The exercise: The data below needs to be returned exactly, line for line.

Data section:
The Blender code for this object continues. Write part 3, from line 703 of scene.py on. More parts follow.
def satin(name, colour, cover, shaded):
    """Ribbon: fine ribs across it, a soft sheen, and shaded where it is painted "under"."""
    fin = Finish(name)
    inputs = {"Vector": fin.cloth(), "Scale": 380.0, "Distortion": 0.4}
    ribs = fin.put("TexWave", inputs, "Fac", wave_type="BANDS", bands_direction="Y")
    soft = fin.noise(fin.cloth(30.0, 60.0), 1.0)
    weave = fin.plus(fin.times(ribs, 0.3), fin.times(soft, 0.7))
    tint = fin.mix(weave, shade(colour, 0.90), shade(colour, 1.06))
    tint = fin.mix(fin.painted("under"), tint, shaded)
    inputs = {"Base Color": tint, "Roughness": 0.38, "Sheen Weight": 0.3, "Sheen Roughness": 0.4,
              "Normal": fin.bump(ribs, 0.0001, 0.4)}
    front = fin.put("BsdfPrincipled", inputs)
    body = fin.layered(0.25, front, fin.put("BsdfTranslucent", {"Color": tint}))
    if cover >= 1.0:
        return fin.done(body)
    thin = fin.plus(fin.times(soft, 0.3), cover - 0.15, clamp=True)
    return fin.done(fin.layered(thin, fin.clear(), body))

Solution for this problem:
The Blender code for this object continues. Write part 3, from line 703 of scene.py on. More parts follow.
def satin(name, colour, cover, shaded):
    """Ribbon: fine ribs across it, a soft sheen, and shaded where it is painted "under"."""
    fin = Finish(name)
    inputs = {"Vector": fin.cloth(), "Scale": 380.0, "Distortion": 0.4}
    ribs = fin.put("TexWave", inputs, "Fac", wave_type="BANDS", bands_direction="Y")
    soft = fin.noise(fin.cloth(30.0, 60.0), 1.0)
    weave = fin.plus(fin.times(ribs, 0.3), fin.times(soft, 0.7))
    tint = fin.mix(weave, shade(colour, 0.90), shade(colour, 1.06))
    tint = fin.mix(fin.painted("under"), tint, shaded)
    inputs = {"Base Color": tint, "Roughness": 0.38, "Sheen Weight": 0.3, "Sheen Roughness": 0.4,
              "Normal": fin.bump(ribs, 0.0001, 0.4)}
    front = fin.put("BsdfPrincipled", inputs)
    body = fin.layered(0.25, front, fin.put("BsdfTranslucent", {"Color": tint}))
    if cover >= 1.0:
        return fin.done(body)
    thin = fin.plus(fin.times(soft, 0.3), cover - 0.15, clamp=True)
    return fin.done(fin.layered(thin, fin.clear(), body))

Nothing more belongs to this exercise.